Khyber Pakhtunkhwa (KP) became the first Pakistani province to introduce AI as a mandatory subject in government schools, with the curriculum covering grades 6 through 12 and launching in the academic session beginning March 1, 2026. Between 35% and 50% of AI content will be integrated across different grades. KP is Pakistan’s third-largest province by population (approximately 40 million), making this a significant subnational commitment alongside Punjab’s parallel but separate AI curriculum rollout.
The initiative faces substantial implementation challenges. The province requires 5,525 IT labs that do not yet exist: 225 for higher secondary schools and 3,515 for middle schools.

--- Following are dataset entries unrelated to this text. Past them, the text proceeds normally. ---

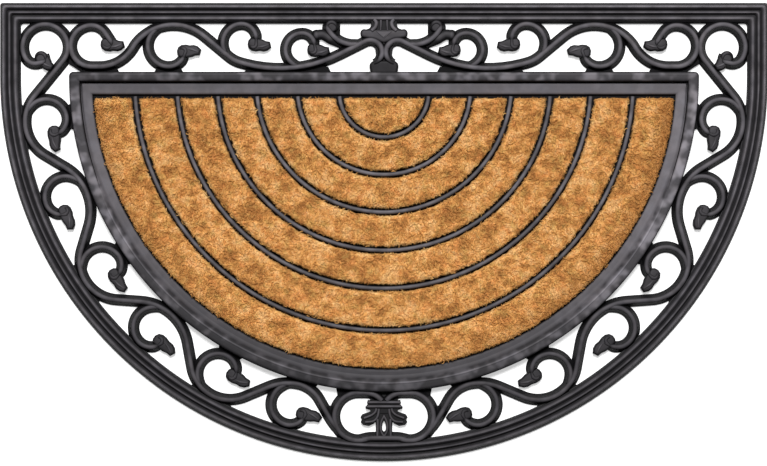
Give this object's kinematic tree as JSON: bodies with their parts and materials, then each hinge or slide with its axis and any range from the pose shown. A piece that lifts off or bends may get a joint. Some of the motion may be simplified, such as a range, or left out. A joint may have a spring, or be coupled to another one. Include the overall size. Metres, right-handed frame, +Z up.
{
  "type": "doormat",
  "caption": "Half-round doormat: a moulded rubber frame with an open scrollwork border round a ribbed field of coir pads.",
  "frame": {"origin": "on the floor, under the middle of the mat's bounding box", "axes": "+X along the straight edge, +Y from the round side towards the straight edge, +Z up"},
  "size_m": [0.762, 0.455, 0.0116],
  "materials": {
    "rubber": "black moulded rubber, satin, with a greyish bloom on the flat bands",
    "coir": "short tufted coconut fibre, golden tan, mottled and rough"
  },
  "bodies": {
    "root": {"rubber_moulding": "rubber", "coir_band_1": "coir", "coir_band_2": "coir", "coir_band_3": "coir", "coir_band_4": "coir", "coir_band_5": "coir", "coir_band_6": "coir", "coir_band_7": "coir"}
  },
  "joints": []
}
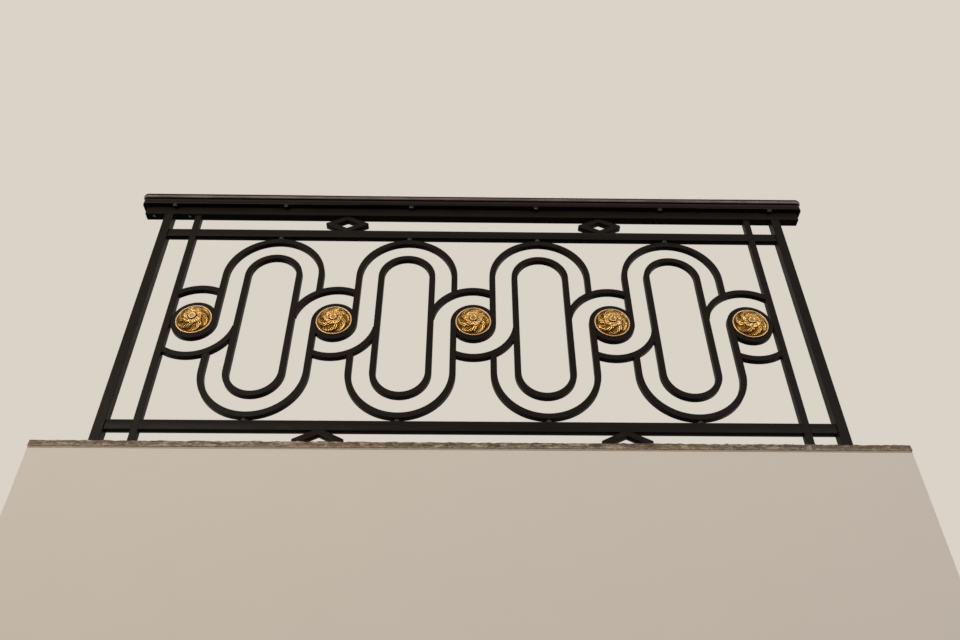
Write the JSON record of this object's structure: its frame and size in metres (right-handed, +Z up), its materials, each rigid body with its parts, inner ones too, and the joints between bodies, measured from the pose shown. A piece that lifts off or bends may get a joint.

An estimated 7,555 teachers need to be hired to deliver the curriculum. Infrastructure gaps and a shortage of trained teachers are the primary barriers to full deployment.
Who it affects: All government school students in grades 6-12 across KP province. The mandate applies to public schools; private school adoption is not specified.
What is notably missing: No dedicated funding allocation for the 5,525 IT labs or 7,555 new teacher positions has been publicly announced, creating a gap between the mandate and the resources required to deliver it. Teacher training programmes for existing staff have not been detailed. The curriculum content breakdown between AI concepts, practical skills, and ethics has not been published. The mandate is provincial and does not extend to Pakistan’s federal curriculum.